Extracted data entries
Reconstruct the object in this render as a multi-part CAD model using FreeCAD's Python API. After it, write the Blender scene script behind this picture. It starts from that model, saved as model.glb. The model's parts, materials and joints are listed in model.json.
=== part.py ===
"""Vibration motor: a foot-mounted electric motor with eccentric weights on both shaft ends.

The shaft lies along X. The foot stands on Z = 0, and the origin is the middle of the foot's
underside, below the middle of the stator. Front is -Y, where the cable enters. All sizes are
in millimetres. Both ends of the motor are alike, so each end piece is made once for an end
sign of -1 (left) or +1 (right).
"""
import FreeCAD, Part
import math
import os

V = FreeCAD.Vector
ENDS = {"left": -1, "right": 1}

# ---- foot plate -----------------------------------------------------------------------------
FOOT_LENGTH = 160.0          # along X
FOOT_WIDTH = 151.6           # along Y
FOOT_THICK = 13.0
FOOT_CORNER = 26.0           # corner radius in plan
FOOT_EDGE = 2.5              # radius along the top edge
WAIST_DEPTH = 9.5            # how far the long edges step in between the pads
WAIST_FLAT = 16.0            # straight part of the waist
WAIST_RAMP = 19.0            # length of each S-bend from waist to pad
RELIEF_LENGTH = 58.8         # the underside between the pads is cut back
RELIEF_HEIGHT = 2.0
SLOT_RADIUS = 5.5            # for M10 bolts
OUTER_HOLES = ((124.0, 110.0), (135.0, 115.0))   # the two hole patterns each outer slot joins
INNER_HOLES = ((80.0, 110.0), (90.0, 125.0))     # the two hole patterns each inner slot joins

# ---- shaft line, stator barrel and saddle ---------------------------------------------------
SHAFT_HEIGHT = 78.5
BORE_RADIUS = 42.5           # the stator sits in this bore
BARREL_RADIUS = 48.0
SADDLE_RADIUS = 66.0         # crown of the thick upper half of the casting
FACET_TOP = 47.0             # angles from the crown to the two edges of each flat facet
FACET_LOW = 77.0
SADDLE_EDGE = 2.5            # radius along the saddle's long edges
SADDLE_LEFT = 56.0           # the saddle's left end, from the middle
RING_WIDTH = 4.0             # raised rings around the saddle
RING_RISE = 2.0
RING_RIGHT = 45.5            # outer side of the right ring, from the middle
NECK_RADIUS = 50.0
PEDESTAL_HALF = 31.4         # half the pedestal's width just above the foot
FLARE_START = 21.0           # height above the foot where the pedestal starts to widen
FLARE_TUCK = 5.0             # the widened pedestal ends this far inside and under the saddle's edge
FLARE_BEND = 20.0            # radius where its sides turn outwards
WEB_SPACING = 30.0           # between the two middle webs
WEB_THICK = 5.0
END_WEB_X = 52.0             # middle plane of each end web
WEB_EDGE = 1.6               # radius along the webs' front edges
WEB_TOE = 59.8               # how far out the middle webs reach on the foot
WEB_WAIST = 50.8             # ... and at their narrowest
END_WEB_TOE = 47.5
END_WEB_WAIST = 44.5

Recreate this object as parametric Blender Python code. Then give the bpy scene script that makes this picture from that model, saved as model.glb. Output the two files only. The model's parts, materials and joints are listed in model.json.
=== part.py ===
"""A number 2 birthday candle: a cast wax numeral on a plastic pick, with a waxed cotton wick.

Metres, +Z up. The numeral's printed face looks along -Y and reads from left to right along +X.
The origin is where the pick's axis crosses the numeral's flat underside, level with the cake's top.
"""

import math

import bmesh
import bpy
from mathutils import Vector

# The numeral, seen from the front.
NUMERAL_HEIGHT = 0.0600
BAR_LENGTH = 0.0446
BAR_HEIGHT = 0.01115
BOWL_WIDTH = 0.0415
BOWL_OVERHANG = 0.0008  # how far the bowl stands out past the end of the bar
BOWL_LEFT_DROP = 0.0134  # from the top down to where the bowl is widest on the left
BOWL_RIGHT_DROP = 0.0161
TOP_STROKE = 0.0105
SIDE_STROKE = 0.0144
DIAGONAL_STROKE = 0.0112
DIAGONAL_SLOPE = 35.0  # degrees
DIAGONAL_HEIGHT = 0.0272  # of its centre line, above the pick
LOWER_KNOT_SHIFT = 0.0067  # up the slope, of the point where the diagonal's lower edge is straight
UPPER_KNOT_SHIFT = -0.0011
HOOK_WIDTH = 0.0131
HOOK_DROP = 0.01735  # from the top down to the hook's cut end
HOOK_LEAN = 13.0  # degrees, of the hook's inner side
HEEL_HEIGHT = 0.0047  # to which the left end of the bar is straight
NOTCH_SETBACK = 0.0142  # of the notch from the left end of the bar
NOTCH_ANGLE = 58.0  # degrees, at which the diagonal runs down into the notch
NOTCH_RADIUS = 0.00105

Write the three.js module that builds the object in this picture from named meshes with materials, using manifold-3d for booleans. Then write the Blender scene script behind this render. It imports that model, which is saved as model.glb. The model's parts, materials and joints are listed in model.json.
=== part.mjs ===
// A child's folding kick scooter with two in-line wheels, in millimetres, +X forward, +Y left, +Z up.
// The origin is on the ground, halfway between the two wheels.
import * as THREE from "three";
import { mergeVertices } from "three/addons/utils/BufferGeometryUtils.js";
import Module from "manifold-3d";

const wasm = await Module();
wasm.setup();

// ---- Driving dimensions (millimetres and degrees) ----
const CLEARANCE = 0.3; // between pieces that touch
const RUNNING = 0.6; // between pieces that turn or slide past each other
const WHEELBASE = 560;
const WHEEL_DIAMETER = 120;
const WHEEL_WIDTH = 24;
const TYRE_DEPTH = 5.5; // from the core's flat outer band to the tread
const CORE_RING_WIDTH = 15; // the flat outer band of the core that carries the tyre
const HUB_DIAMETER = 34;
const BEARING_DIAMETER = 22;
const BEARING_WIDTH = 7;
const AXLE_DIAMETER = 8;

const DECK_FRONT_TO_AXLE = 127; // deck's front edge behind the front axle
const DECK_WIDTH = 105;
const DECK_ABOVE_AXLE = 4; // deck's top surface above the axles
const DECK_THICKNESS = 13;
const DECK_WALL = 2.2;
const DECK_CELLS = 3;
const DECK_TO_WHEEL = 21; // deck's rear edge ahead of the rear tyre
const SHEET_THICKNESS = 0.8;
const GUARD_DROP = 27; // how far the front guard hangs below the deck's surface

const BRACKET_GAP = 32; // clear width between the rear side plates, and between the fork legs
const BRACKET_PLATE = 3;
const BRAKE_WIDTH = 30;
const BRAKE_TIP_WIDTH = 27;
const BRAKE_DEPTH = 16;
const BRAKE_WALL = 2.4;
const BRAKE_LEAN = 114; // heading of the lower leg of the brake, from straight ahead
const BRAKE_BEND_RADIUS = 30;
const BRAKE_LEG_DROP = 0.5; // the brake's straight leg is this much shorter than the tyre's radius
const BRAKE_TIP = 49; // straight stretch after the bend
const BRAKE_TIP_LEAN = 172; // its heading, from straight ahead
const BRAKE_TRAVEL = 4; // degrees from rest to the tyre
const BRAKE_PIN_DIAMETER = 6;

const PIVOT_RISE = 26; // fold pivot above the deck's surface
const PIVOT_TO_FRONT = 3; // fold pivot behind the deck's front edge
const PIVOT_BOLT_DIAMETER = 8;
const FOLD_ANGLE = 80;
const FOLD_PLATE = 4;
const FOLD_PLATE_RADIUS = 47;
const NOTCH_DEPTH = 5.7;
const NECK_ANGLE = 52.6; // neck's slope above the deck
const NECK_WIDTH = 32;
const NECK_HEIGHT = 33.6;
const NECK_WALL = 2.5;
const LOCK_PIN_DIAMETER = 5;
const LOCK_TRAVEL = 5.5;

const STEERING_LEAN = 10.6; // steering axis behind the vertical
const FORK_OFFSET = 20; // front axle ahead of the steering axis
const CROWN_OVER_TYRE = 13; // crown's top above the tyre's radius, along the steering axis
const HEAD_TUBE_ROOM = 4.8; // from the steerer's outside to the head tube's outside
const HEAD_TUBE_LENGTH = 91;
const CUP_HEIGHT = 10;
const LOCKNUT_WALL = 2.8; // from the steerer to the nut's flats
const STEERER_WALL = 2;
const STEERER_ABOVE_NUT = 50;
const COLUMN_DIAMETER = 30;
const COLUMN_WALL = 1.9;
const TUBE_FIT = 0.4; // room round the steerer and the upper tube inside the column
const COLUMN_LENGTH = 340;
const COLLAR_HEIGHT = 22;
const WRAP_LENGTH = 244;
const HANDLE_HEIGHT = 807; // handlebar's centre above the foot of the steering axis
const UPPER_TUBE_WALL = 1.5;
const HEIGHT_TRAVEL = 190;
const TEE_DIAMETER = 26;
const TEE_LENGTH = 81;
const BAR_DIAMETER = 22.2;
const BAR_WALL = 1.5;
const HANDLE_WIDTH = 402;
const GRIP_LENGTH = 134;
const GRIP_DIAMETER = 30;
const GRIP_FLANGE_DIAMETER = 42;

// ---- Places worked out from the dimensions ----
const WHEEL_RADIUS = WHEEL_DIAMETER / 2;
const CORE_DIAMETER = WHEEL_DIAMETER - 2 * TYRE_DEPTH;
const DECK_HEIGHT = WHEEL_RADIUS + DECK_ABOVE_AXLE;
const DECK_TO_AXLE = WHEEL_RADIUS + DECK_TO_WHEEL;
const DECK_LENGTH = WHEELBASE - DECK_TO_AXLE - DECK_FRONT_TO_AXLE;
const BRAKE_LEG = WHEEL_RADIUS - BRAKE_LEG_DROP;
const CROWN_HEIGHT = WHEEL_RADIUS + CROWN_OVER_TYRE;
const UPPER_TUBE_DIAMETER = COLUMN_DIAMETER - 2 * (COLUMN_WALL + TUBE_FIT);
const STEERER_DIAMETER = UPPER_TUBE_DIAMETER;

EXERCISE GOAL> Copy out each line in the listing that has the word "listed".

OUTPUT OF THE TASK>
Reconstruct the object in this render as a multi-part CAD model using FreeCAD's Python API. After it, write the Blender scene script behind this picture. It starts from that model, saved as model.glb. The model's parts, materials and joints are listed in model.json.
Recreate this object as parametric Blender Python code. Then give the bpy scene script that makes this picture from that model, saved as model.glb. Output the two files only. The model's parts, materials and joints are listed in model.json.
Write the three.js module that builds the object in this picture from named meshes with materials, using manifold-3d for booleans. Then write the Blender scene script behind this render. It imports that model, which is saved as model.glb. The model's parts, materials and joints are listed in model.json.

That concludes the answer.